But we needed to eat it with something, and that brought me back to the risotto idea. Most typically, risotto is eaten on its own either as a first course or, nowadays, a main dish, and the ingredients that give a particular risotto its name are to be found incorporated into the rice: A mushroom risotto has mushrooms in it, for instance. Yet there are a few dishes, like osso buco, with which a plainer risotto is served as a partner.

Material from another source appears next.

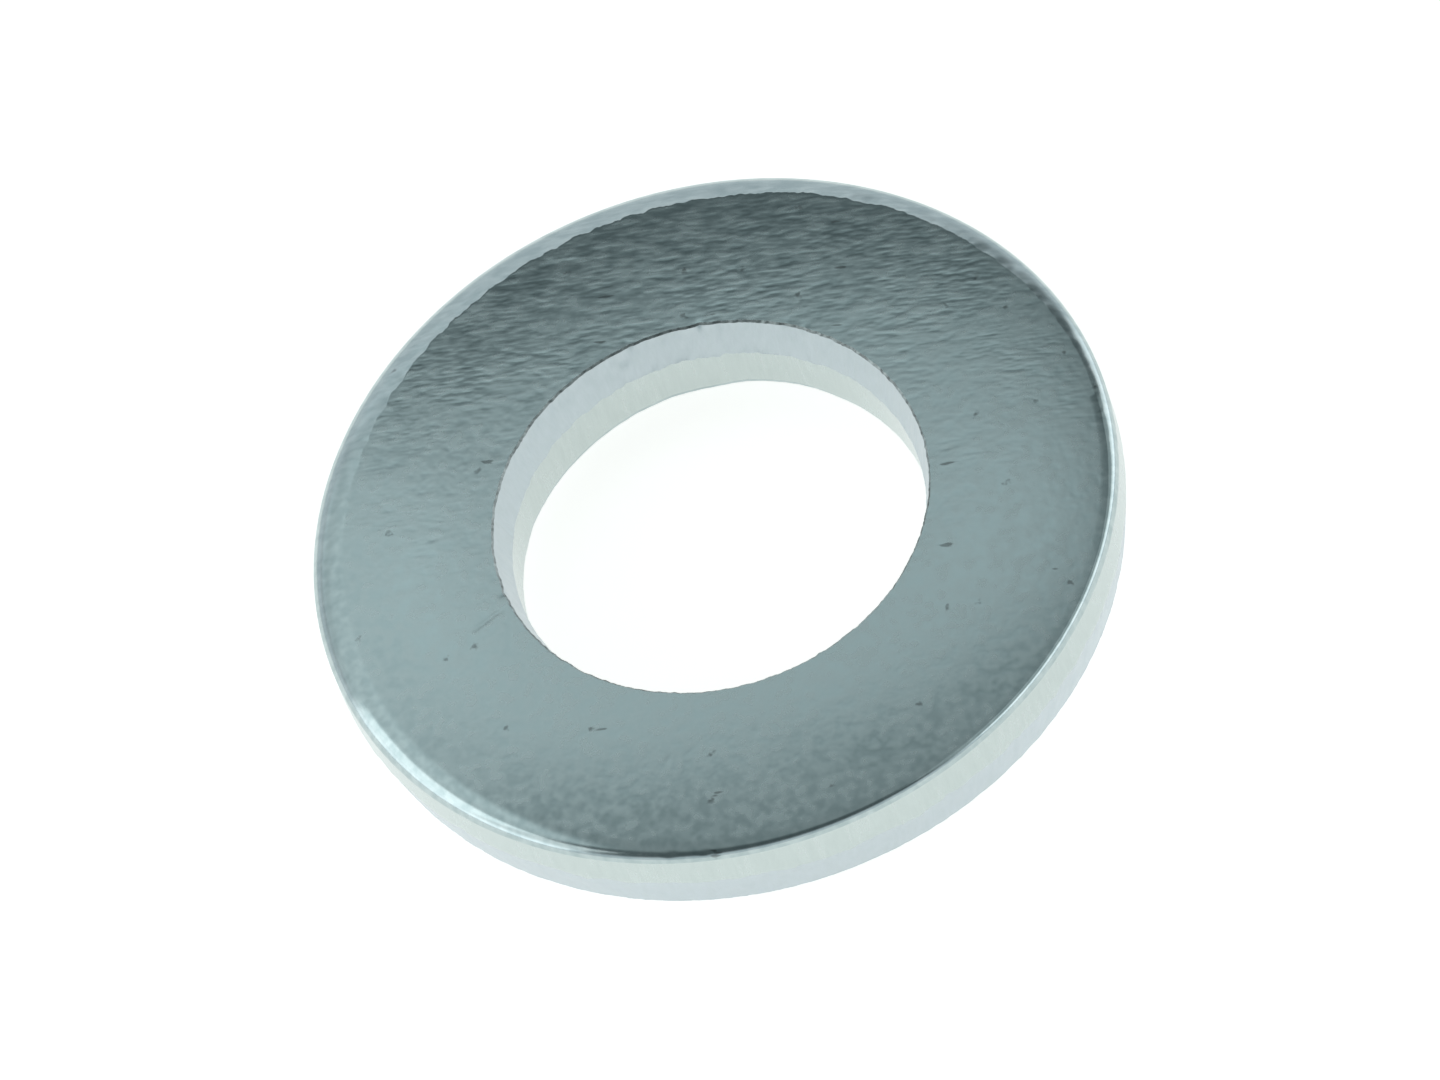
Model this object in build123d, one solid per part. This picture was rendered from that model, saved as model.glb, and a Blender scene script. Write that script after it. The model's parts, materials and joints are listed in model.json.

So why not squash? No reason either of us could think of, and I made a couple of portions of the risotto equivalent of vanilla ice cream: not flashy, but the most enduringly alluring of all - a simple saffron risotto, like the one you'd serve with that osso buco but lacking chicken stock and bone marrow (not that much of anyone uses bone marrow in a risotto Milanese these days).

This was a terrific dinner: We could decide which spoonful would contain squash, which risotto and which both together. The two elements were delicious separately, and they constituted a tried and true pairing - who doesn't love squash/pumpkin risotto?

I'll do this kind of thing again soon, next time with mushrooms, probably. They'll get their own herbal flavorings and their own touch of garlic: things that in a traditional mushroom risotto the cook would need to be circumspect about lest they steamrollered the rice.

Roasted butternut squash with, not in, a creamy saffron risotto
Photograph by Edward Schneider.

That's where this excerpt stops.